Before quantum theory was developed, most phenomena in nature were considered to be either particles or waves. This classification system broke down when particles were shown to diffract and waves were shown to be quantized. So nothing is really particle or wave, but everything has a particle or wave nature.
The canonical example is electron diffraction: shine a beam of electrons through two slits, and get an interference pattern on your photographic plate. Woo. Repeat with one electron at a time, recording each result.... and you still get an interference pattern. This presents a problem: each electron must have gone through both slits and interfered with itself. On the other hand, you can never measure the electron to be in two places at once, so we need to construct a third option. This is the idea of a superposition state: the electron is in a superposition of places (again, not actually "in" them); this superposition has wavelike properties and can interfere. When a measurement is made (by the photographic plate) the superposition "collapses" to one location.

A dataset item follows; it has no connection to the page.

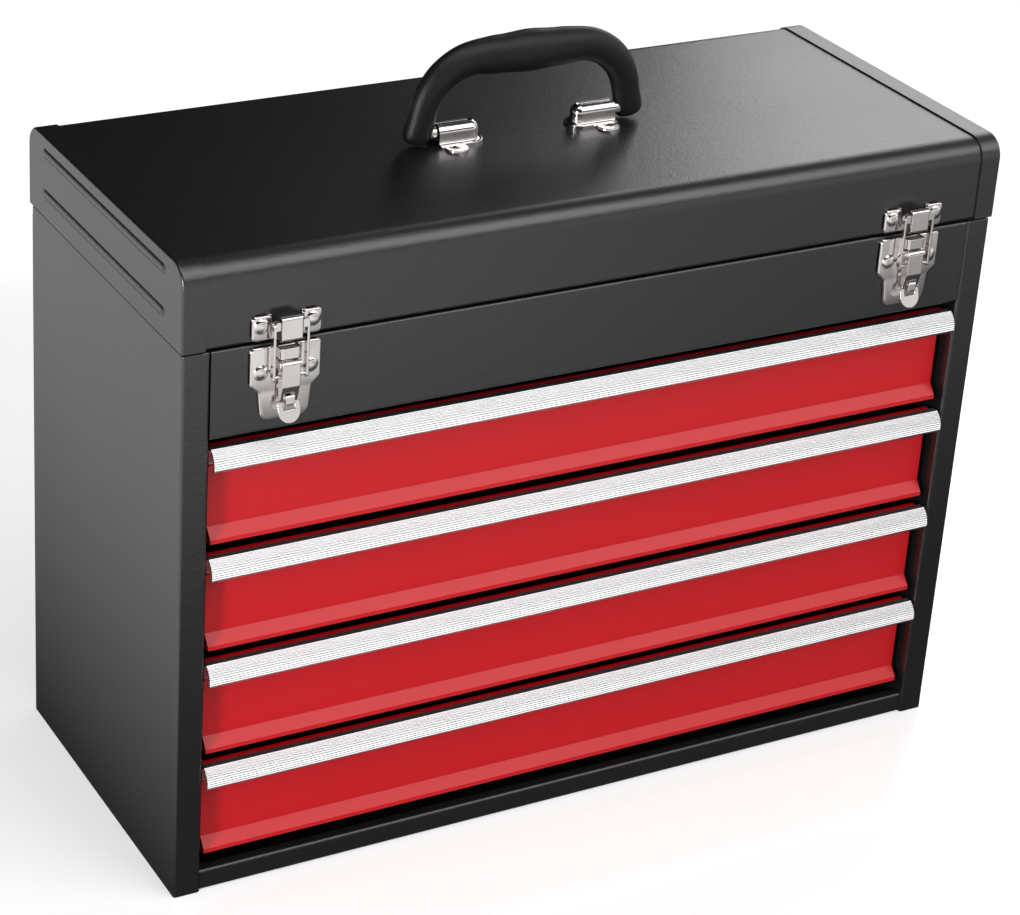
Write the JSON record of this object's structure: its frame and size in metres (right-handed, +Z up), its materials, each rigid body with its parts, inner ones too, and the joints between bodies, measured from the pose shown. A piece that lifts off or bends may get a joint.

This is where many-universe theory (to my understanding) comes in: how does the particle know which state to collapse to? Copenhagen Qm says it's random, but weighted by the superposition; i.e. quantum mechanics predicts probabilities only. Many-universe theory says that when that collapse occurs, the universe splits into a bunch of new ones, one for each outcome of the measurement. I've not yet read a good explanation (anyone have a link to one? I'd love to) of why measurement (that is, a phase-randomizing interaction with a larger system) should create a new universe.
Anyway, I hope this helps! If you are curious about QM, there's an inexpensive book by Isham that has really wonderful discussion (and even mentions many-universe). Feynman's book "QED" takes his path-integral approach and is a great layman's introduction; just don't try solving any problems with that method later (the math is rough).